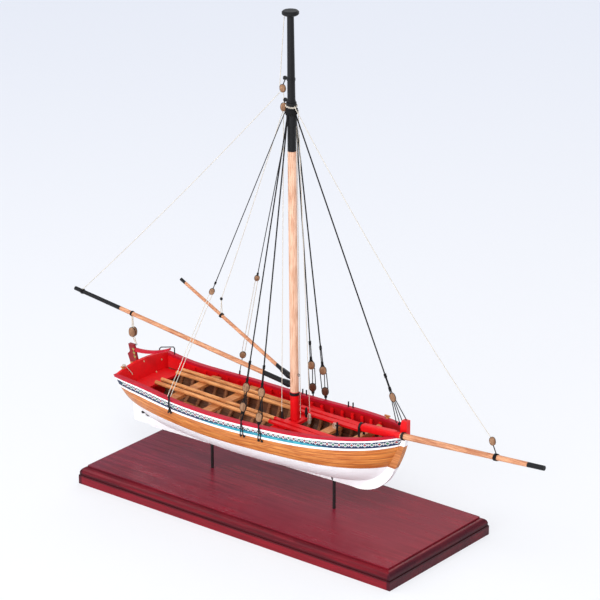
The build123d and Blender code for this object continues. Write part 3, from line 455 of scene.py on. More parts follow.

==

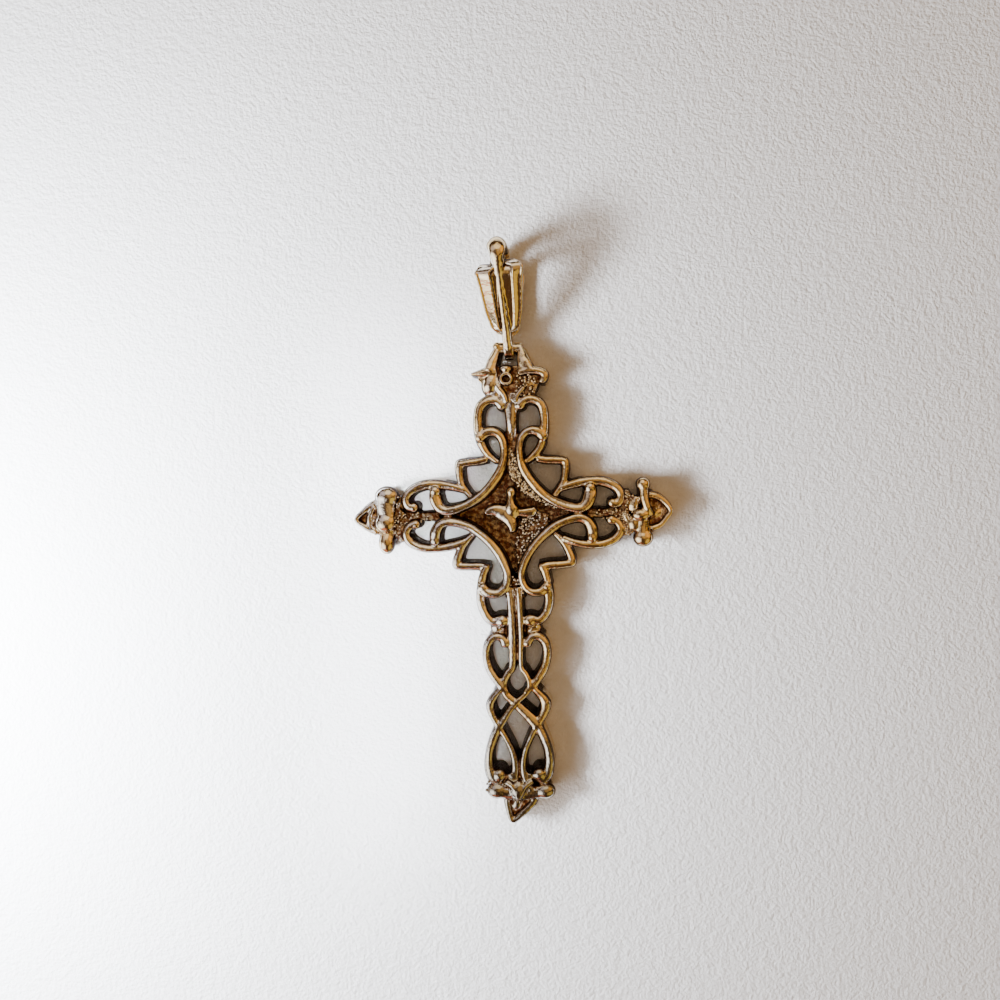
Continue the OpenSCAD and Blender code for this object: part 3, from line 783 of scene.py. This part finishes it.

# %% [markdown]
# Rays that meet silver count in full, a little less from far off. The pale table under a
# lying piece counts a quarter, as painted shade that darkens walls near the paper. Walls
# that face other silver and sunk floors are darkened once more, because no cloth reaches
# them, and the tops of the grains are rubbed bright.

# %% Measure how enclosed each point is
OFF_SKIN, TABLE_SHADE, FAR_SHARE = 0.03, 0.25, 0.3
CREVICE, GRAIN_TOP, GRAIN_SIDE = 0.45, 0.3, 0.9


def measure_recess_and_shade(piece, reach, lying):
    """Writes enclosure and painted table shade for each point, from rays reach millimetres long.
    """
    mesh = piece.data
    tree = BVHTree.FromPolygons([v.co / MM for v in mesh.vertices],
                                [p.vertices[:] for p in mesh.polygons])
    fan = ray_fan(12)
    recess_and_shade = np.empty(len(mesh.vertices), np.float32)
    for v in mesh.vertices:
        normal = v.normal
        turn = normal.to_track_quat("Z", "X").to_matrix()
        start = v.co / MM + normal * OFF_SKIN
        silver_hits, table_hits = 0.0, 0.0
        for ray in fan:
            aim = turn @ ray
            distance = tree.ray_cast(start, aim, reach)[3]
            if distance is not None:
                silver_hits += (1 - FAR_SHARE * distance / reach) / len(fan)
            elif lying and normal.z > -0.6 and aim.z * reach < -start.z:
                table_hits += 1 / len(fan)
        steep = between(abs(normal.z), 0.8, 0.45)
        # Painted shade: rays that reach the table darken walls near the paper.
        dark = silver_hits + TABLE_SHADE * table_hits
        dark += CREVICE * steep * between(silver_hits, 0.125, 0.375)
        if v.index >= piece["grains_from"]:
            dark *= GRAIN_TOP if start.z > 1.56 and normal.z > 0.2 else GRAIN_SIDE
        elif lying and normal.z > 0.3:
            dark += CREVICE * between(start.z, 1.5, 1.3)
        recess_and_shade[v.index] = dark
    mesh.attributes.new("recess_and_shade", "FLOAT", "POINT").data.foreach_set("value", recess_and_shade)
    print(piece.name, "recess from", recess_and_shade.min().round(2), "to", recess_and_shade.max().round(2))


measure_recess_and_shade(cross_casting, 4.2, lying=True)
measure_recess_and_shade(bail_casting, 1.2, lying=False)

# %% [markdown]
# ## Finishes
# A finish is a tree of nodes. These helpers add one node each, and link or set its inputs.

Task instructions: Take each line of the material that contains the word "part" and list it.

Problem solution:
The build123d and Blender code for this object continues. Write part 3, from line 455 of scene.py on. More parts follow.
Continue the OpenSCAD and Blender code for this object: part 3, from line 783 of scene.py. This part finishes it.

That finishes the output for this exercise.